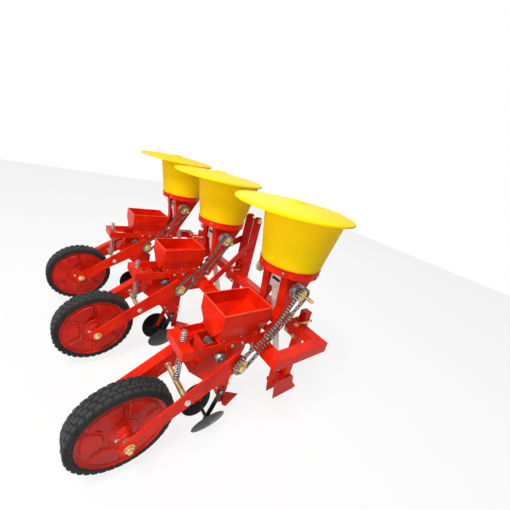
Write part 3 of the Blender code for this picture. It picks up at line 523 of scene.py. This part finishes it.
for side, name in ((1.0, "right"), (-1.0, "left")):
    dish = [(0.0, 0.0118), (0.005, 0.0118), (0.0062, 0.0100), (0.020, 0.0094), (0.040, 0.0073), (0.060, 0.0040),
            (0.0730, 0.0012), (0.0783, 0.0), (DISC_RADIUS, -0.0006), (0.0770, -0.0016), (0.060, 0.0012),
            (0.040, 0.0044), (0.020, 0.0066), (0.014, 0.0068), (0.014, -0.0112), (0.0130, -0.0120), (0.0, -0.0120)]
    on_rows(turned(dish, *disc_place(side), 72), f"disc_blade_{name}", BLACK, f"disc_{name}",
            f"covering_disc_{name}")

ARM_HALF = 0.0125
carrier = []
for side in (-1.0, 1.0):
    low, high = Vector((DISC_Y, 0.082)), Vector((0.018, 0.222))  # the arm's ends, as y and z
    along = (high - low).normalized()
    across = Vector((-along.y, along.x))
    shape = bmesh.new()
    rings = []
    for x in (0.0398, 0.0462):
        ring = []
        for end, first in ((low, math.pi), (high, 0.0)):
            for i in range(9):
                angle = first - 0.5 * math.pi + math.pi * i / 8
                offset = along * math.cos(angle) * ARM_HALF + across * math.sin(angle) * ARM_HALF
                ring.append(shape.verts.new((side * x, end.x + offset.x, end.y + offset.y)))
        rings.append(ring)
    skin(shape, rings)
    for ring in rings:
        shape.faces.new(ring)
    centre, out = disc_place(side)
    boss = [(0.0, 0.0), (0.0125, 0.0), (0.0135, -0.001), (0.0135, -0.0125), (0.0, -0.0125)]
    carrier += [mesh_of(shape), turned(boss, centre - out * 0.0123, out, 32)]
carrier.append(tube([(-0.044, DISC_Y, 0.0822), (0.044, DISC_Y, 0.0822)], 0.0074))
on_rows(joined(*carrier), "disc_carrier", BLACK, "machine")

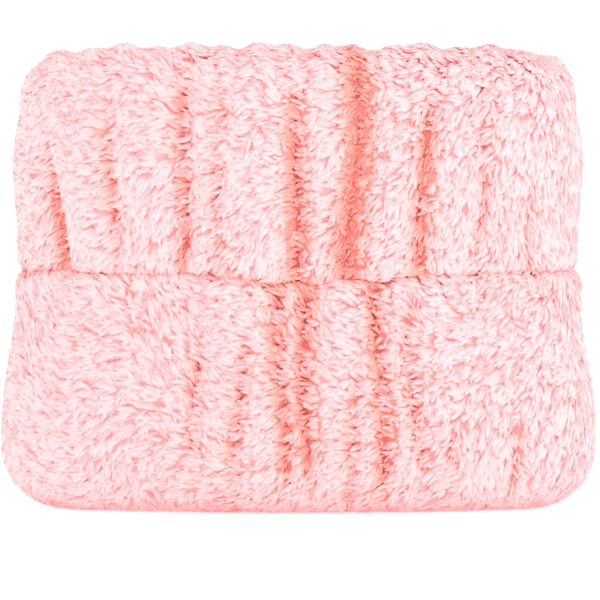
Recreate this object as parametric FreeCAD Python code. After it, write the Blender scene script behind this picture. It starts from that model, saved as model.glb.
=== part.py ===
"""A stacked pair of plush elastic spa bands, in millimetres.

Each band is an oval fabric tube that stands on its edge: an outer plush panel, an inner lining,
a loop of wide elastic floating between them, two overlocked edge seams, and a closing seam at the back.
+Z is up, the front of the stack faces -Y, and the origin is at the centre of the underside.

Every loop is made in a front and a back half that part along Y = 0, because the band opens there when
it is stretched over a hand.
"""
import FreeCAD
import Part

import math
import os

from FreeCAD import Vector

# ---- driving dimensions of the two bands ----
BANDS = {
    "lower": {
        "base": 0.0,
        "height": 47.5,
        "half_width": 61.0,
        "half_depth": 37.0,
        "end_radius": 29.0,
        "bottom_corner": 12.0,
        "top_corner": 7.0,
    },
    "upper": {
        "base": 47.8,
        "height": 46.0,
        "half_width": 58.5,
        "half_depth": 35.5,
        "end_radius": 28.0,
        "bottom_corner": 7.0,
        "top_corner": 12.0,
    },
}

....

## Direction
Every record above should be output exactly.

## Final result
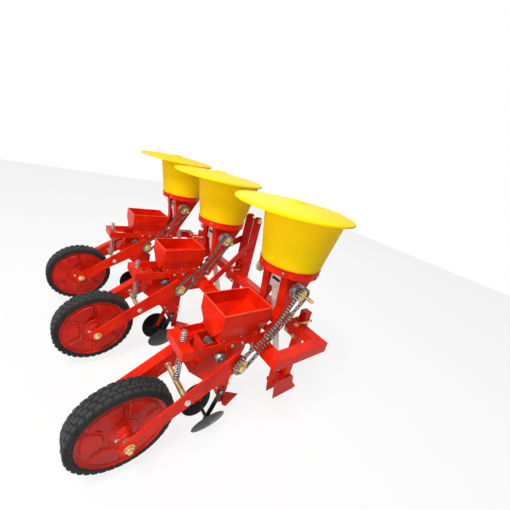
Write part 3 of the Blender code for this picture. It picks up at line 523 of scene.py. This part finishes it.
for side, name in ((1.0, "right"), (-1.0, "left")):
    dish = [(0.0, 0.0118), (0.005, 0.0118), (0.0062, 0.0100), (0.020, 0.0094), (0.040, 0.0073), (0.060, 0.0040),
            (0.0730, 0.0012), (0.0783, 0.0), (DISC_RADIUS, -0.0006), (0.0770, -0.0016), (0.060, 0.0012),
            (0.040, 0.0044), (0.020, 0.0066), (0.014, 0.0068), (0.014, -0.0112), (0.0130, -0.0120), (0.0, -0.0120)]
    on_rows(turned(dish, *disc_place(side), 72), f"disc_blade_{name}", BLACK, f"disc_{name}",
            f"covering_disc_{name}")

ARM_HALF = 0.0125
carrier = []
for side in (-1.0, 1.0):
    low, high = Vector((DISC_Y, 0.082)), Vector((0.018, 0.222))  # the arm's ends, as y and z
    along = (high - low).normalized()
    across = Vector((-along.y, along.x))
    shape = bmesh.new()
    rings = []
    for x in (0.0398, 0.0462):
        ring = []
        for end, first in ((low, math.pi), (high, 0.0)):
            for i in range(9):
                angle = first - 0.5 * math.pi + math.pi * i / 8
                offset = along * math.cos(angle) * ARM_HALF + across * math.sin(angle) * ARM_HALF
                ring.append(shape.verts.new((side * x, end.x + offset.x, end.y + offset.y)))
        rings.append(ring)
    skin(shape, rings)
    for ring in rings:
        shape.faces.new(ring)
    centre, out = disc_place(side)
    boss = [(0.0, 0.0), (0.0125, 0.0), (0.0135, -0.001), (0.0135, -0.0125), (0.0, -0.0125)]
    carrier += [mesh_of(shape), turned(boss, centre - out * 0.0123, out, 32)]
carrier.append(tube([(-0.044, DISC_Y, 0.0822), (0.044, DISC_Y, 0.0822)], 0.0074))
on_rows(joined(*carrier), "disc_carrier", BLACK, "machine")

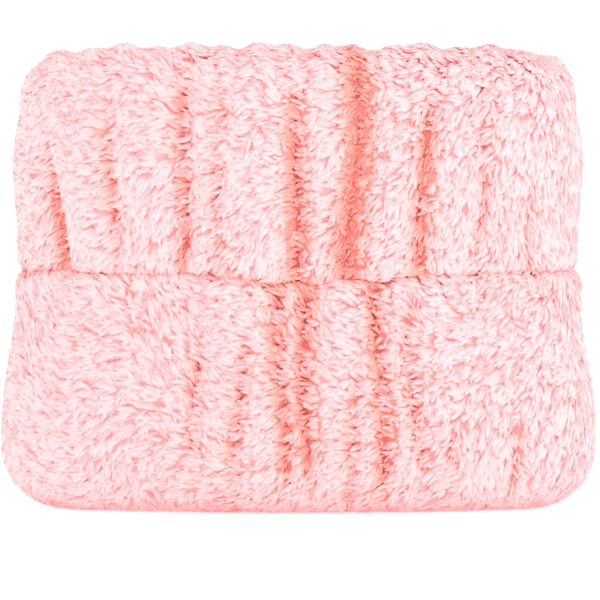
Recreate this object as parametric FreeCAD Python code. After it, write the Blender scene script behind this picture. It starts from that model, saved as model.glb.
=== part.py ===
"""A stacked pair of plush elastic spa bands, in millimetres.

Each band is an oval fabric tube that stands on its edge: an outer plush panel, an inner lining,
a loop of wide elastic floating between them, two overlocked edge seams, and a closing seam at the back.
+Z is up, the front of the stack faces -Y, and the origin is at the centre of the underside.

Every loop is made in a front and a back half that part along Y = 0, because the band opens there when
it is stretched over a hand.
"""
import FreeCAD
import Part

import math
import os

from FreeCAD import Vector

# ---- driving dimensions of the two bands ----
BANDS = {
    "lower": {
        "base": 0.0,
        "height": 47.5,
        "half_width": 61.0,
        "half_depth": 37.0,
        "end_radius": 29.0,
        "bottom_corner": 12.0,
        "top_corner": 7.0,
    },
    "upper": {
        "base": 47.8,
        "height": 46.0,
        "half_width": 58.5,
        "half_depth": 35.5,
        "end_radius": 28.0,
        "bottom_corner": 7.0,
        "top_corner": 12.0,
    },
}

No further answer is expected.